DATA:
-- START --
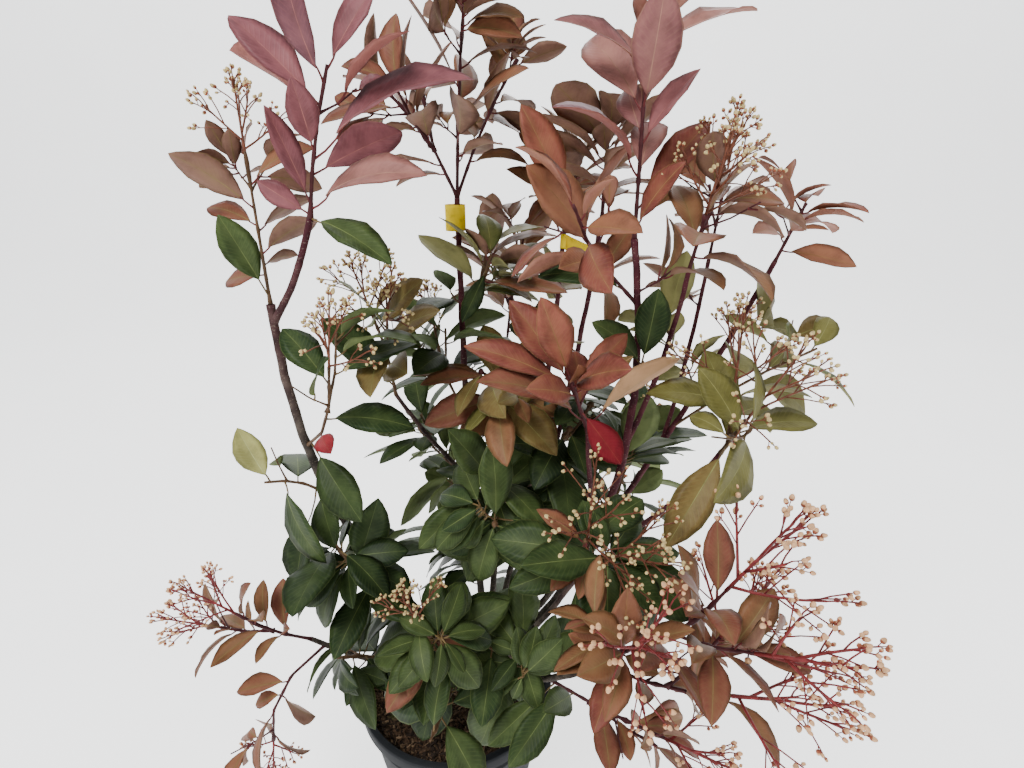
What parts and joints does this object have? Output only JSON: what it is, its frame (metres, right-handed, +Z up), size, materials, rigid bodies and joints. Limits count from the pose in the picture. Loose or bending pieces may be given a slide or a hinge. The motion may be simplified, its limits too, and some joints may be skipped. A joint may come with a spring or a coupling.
{
  "type": "potted photinia",
  "caption": "Bushy evergreen shrub with red young leaves and flower heads on several stems from one trunk, in a round pot.",
  "frame": {"origin": "middle of the pot's flat underside, on the surface that it stands on", "axes": "+Z up along the pot's axis, +X to the right and +Y to the back, away from the viewer of the picture"},
  "size_m": [0.8199, 0.642, 1.1496],
  "materials": {
    "pot_plastic": "satin",
    "potting_mix": "matte",
    "bark": "matte",
    "tag_plastic": "satin",
    "wine_leaves": "satin",
    "rose_leaves": "satin",
    "coral_leaves": "satin",
    "bronze_leaves": "satin",
    "olive_leaves": "satin",
    "green_leaves": "satin",
    "deep_green_leaves": "satin"
  },
  "bodies": {
    "root": {"pot": "pot_plastic", "potting_mix": "potting_mix", "trunk": "bark", "stem_left": "bark", "stem_centre": "bark", "stem_back_right": "bark", "stem_middle": "bark", "stem_right": "bark", "stem_far_right": "bark", "stem_front_right": "bark", "stem_front": "bark", "stem_low_left": "bark", "stem_back": "bark", "bough_left_leader": "bark", "bough_inner_left": "bark", "bough_coral": "bark", "bough_right_flower": "bark", "bough_far_top": "bark", "bough_right_low": "bark", "tag_centre": "tag_plastic", "tag_right": "tag_plastic", "leader_left": "wine_leaves", "flower_left": "olive_leaves", "flower_left_inner": "green_leaves", "spray_left_outer": "green_leaves", "spray_left_low": "deep_green_leaves", "flower_inner_left": "olive_leaves", "leader_centre": "bronze_leaves", "top_centre_left": "bronze_leaves", "top_centre_right": "bronze_leaves", "spray_centre": "olive_leaves", "spray_centre_low": "deep_green_leaves", "top_back_right": "bronze_leaves", "top_middle": "bronze_leaves", "leader_right": "rose_leaves", "coral_upper": "coral_leaves", "flower_right": "bronze_leaves", "top_far": "bronze_leaves", "top_far_right": "coral_leaves", "spray_far_outer": "olive_leaves", "coral_middle": "coral_leaves", "bronze_middle": "bronze_leaves", "flower_right_low": "olive_leaves", "green_middle": "green_leaves", "green_inner": "deep_green_leaves", "flower_front": "green_leaves", "flower_near_top": "bronze_leaves", "flower_near_left": "bronze_leaves", "flower_near_right": "bronze_leaves", "flower_low_right": "bronze_leaves", "flower_low_left": "bronze_leaves", "flower_hanging": "bronze_leaves", "flower_front_left": "green_leaves", "foot_left": "deep_green_leaves", "foot_front": "deep_green_leaves", "foot_right": "green_leaves", "back_top": "bronze_leaves", "back_left": "green_leaves", "back_low": "deep_green_leaves", "back_right": "green_leaves"}
  },
  "joints": []
}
-- END --
WRITTEN PROBLEM: From the preceding material, extract every line exactly.

REPLY:
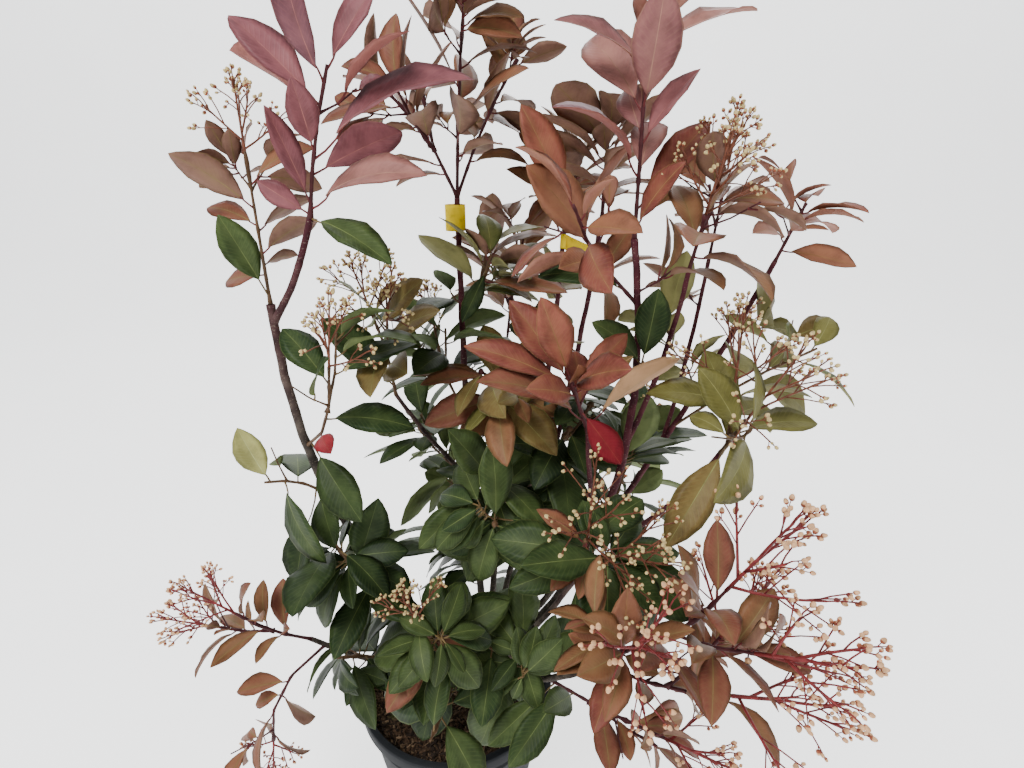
What parts and joints does this object have? Output only JSON: what it is, its frame (metres, right-handed, +Z up), size, materials, rigid bodies and joints. Limits count from the pose in the picture. Loose or bending pieces may be given a slide or a hinge. The motion may be simplified, its limits too, and some joints may be skipped. A joint may come with a spring or a coupling.
{
  "type": "potted photinia",
  "caption": "Bushy evergreen shrub with red young leaves and flower heads on several stems from one trunk, in a round pot.",
  "frame": {"origin": "middle of the pot's flat underside, on the surface that it stands on", "axes": "+Z up along the pot's axis, +X to the right and +Y to the back, away from the viewer of the picture"},
  "size_m": [0.8199, 0.642, 1.1496],
  "materials": {
    "pot_plastic": "satin",
    "potting_mix": "matte",
    "bark": "matte",
    "tag_plastic": "satin",
    "wine_leaves": "satin",
    "rose_leaves": "satin",
    "coral_leaves": "satin",
    "bronze_leaves": "satin",
    "olive_leaves": "satin",
    "green_leaves": "satin",
    "deep_green_leaves": "satin"
  },
  "bodies": {
    "root": {"pot": "pot_plastic", "potting_mix": "potting_mix", "trunk": "bark", "stem_left": "bark", "stem_centre": "bark", "stem_back_right": "bark", "stem_middle": "bark", "stem_right": "bark", "stem_far_right": "bark", "stem_front_right": "bark", "stem_front": "bark", "stem_low_left": "bark", "stem_back": "bark", "bough_left_leader": "bark", "bough_inner_left": "bark", "bough_coral": "bark", "bough_right_flower": "bark", "bough_far_top": "bark", "bough_right_low": "bark", "tag_centre": "tag_plastic", "tag_right": "tag_plastic", "leader_left": "wine_leaves", "flower_left": "olive_leaves", "flower_left_inner": "green_leaves", "spray_left_outer": "green_leaves", "spray_left_low": "deep_green_leaves", "flower_inner_left": "olive_leaves", "leader_centre": "bronze_leaves", "top_centre_left": "bronze_leaves", "top_centre_right": "bronze_leaves", "spray_centre": "olive_leaves", "spray_centre_low": "deep_green_leaves", "top_back_right": "bronze_leaves", "top_middle": "bronze_leaves", "leader_right": "rose_leaves", "coral_upper": "coral_leaves", "flower_right": "bronze_leaves", "top_far": "bronze_leaves", "top_far_right": "coral_leaves", "spray_far_outer": "olive_leaves", "coral_middle": "coral_leaves", "bronze_middle": "bronze_leaves", "flower_right_low": "olive_leaves", "green_middle": "green_leaves", "green_inner": "deep_green_leaves", "flower_front": "green_leaves", "flower_near_top": "bronze_leaves", "flower_near_left": "bronze_leaves", "flower_near_right": "bronze_leaves", "flower_low_right": "bronze_leaves", "flower_low_left": "bronze_leaves", "flower_hanging": "bronze_leaves", "flower_front_left": "green_leaves", "foot_left": "deep_green_leaves", "foot_front": "deep_green_leaves", "foot_right": "green_leaves", "back_top": "bronze_leaves", "back_left": "green_leaves", "back_low": "deep_green_leaves", "back_right": "green_leaves"}
  },
  "joints": []
}